The Ultimate "30-Day Before Exam" Routine

In the final 30 days leading up to June 2026, stop reading new material.

  1. Give one full-length Phase-I mock test every alternate day.
  2. Spend two hours analyzing the mock test (checking why you skipped a question or got it wrong).
  3. Type one descriptive answer on your computer every single day to build muscle memory for Phase-II.
  4. Revise your digital notebook of RBI numerical data daily.

Frequently Asked Questions (FAQs)

Q1. Can I start preparation after filling the RBI Grade B form?

No. The gap between application and Phase-I is short, so candidates who start after applying are already late. Preparation should ideally begin 3–6 months in advance.

Q2. Is coaching necessary for RBI Grade B preparation?

No. Coaching is not mandatory. With the right sources, mock tests, and consistency, many candidates clear the exam through self-study.

Q3. Which section is the most important in Phase-I?

General Awareness carries the highest weight and often becomes the deciding factor in clearing the cut-off.

Q4. How many attempts are allowed for RBI Grade B?

General and EWS candidates can attempt Phase-I a maximum of 6 times.

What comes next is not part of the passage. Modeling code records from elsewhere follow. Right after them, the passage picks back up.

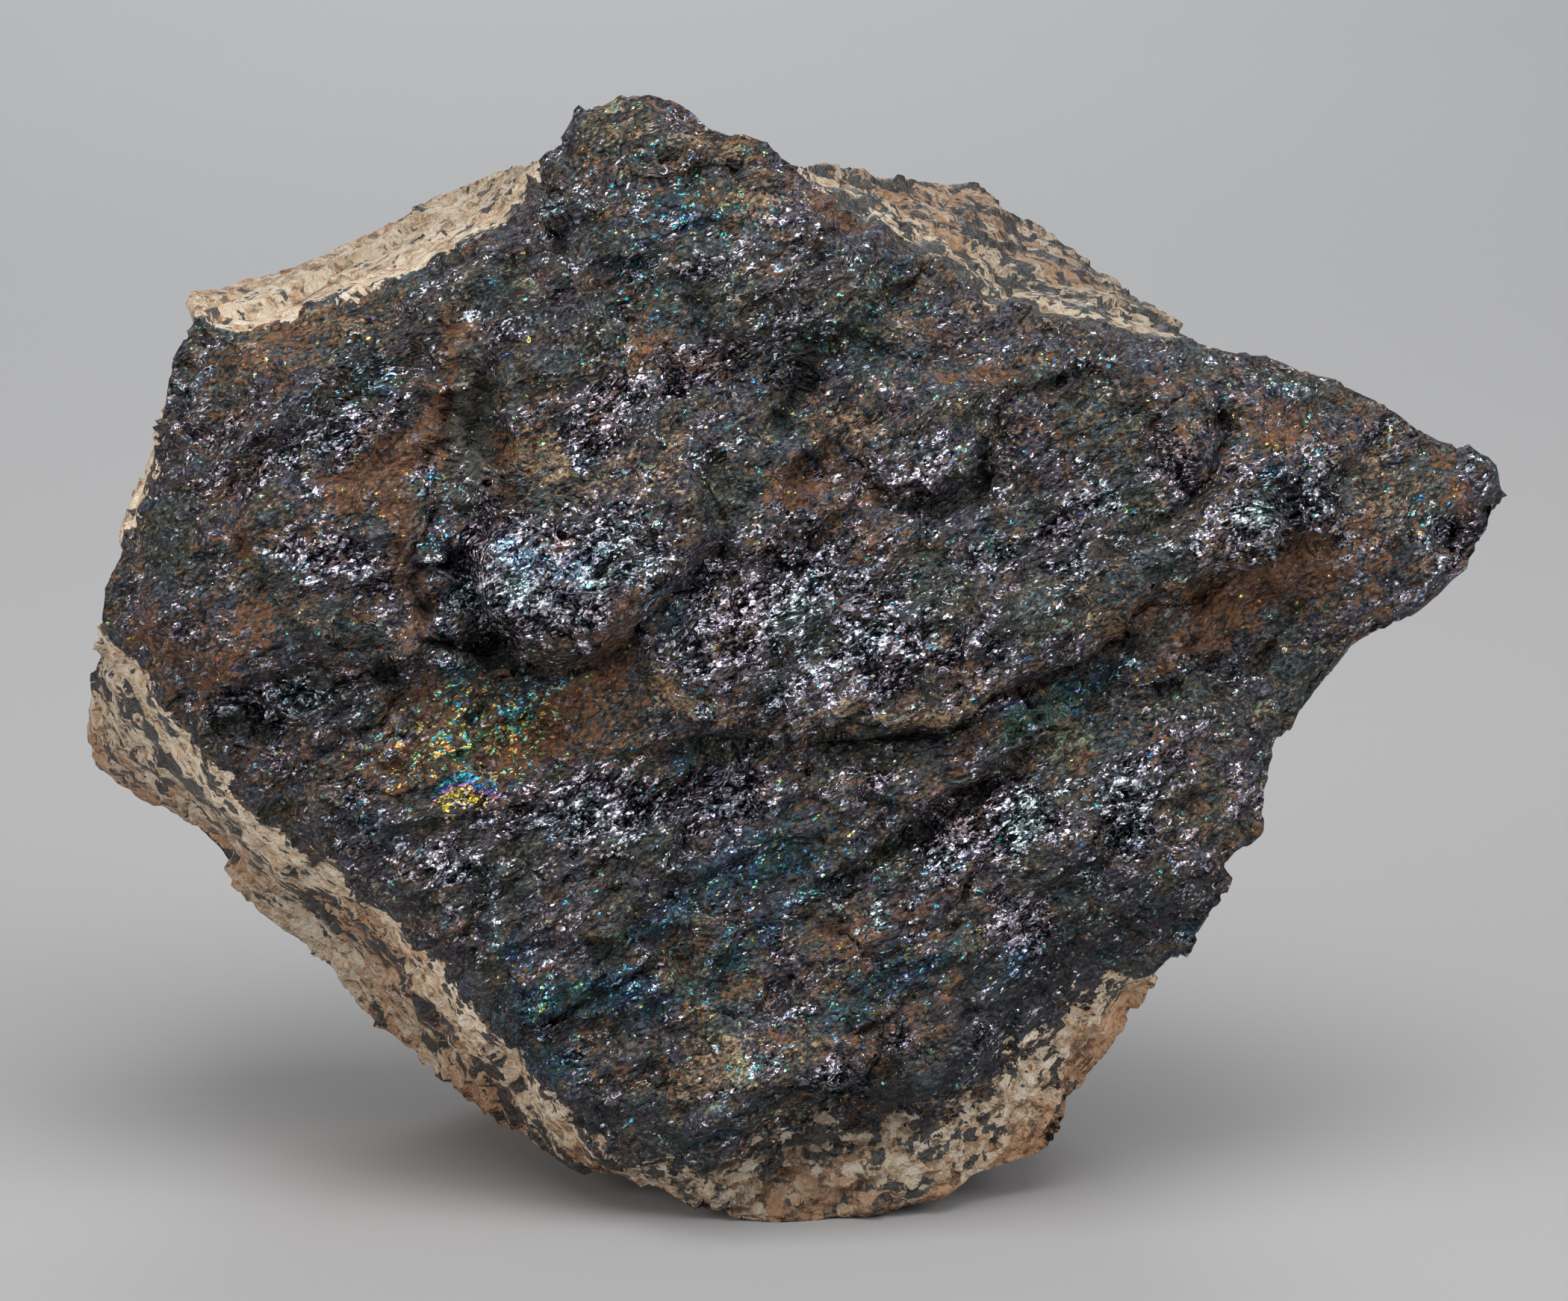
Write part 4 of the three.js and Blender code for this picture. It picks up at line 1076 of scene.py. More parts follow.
    def build(self) -> bpy.types.Object:
        """Builds the stone's mesh with its attributes.

        Returns:
            The stone, at the origin, in metres.
        """
        smooth, triangles = self.surface()
        self.coat(smooth)
        points = self.lean_back(self.roughen(smooth, triangles))
        mesh = bpy.data.meshes.new("peacock_ore_stone")
        mesh.from_pydata(points.tolist(), [], triangles.tolist())
        for name, values in self.attributes.items():
            layer = mesh.attributes.new(name, "FLOAT", "POINT")
            layer.data.foreach_set("value", values.astype(np.float32))
        mesh.shade_smooth()
        mesh.update()
        stone = bpy.data.objects.new("peacock_ore_stone", mesh)
        bpy.context.scene.collection.objects.link(stone)
        log.info("stone: %d points, %d triangles", len(points), len(triangles))
        return stone


# Finishes ---------------------------------------------------------------------------------------

Out = bpy.types.NodeSocket
Stops = tuple[tuple[float, Colour], ...]


class SocketKind(Enum):
    """Kinds of socket on a shader node group."""

    VALUE = "NodeSocketFloat"
    VECTOR = "NodeSocketVector"


@dataclass(frozen=True)
class Grit:
    """A soft noise: the size of its forms in millimetres, its finer layers and how strong they are."""

    size: float
    detail: float
    rough: float = 0.5


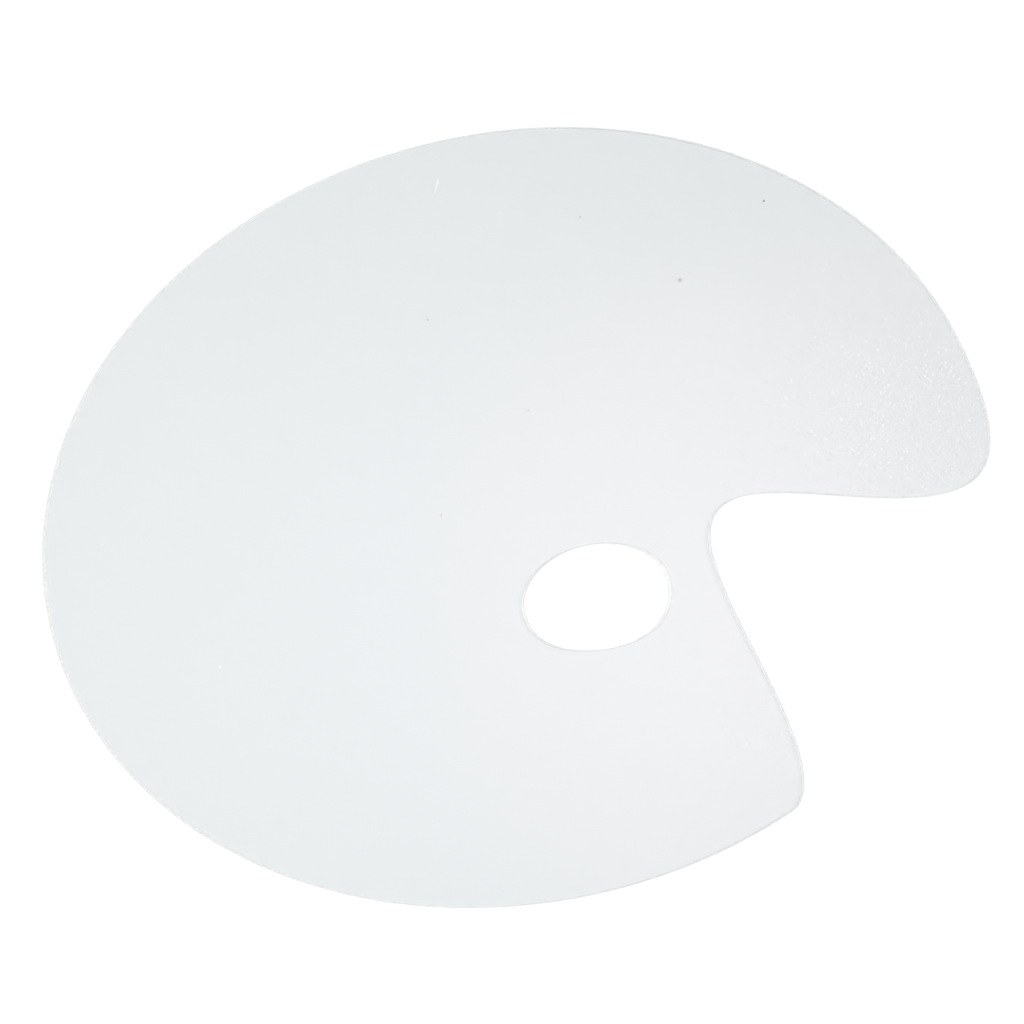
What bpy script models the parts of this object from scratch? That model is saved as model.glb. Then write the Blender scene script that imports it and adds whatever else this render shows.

There is no such restriction for reserved categories if posts are available.

Q5. Is Phase-II more difficult than Phase-I?

Yes. Phase-II is more analytical and includes descriptive papers that require answer writing practice and conceptual clarity.

Q6. Can I prepare for Phase-I first and Phase-II later?

This approach is risky. Due to limited time between stages, it is better to prepare for both phases together.

Q7. How many hours should I study daily for RBI Grade B?

A consistent 6–8 hours of focused study is generally enough. Consistency matters more than long, irregular study sessions.

Closing Note
Information is based on official notification and standard exam trends. Candidates should verify all details from the official Reserve Bank of India website.
This content is for guidance only and does not guarantee selection. Exam details may change as per official updates.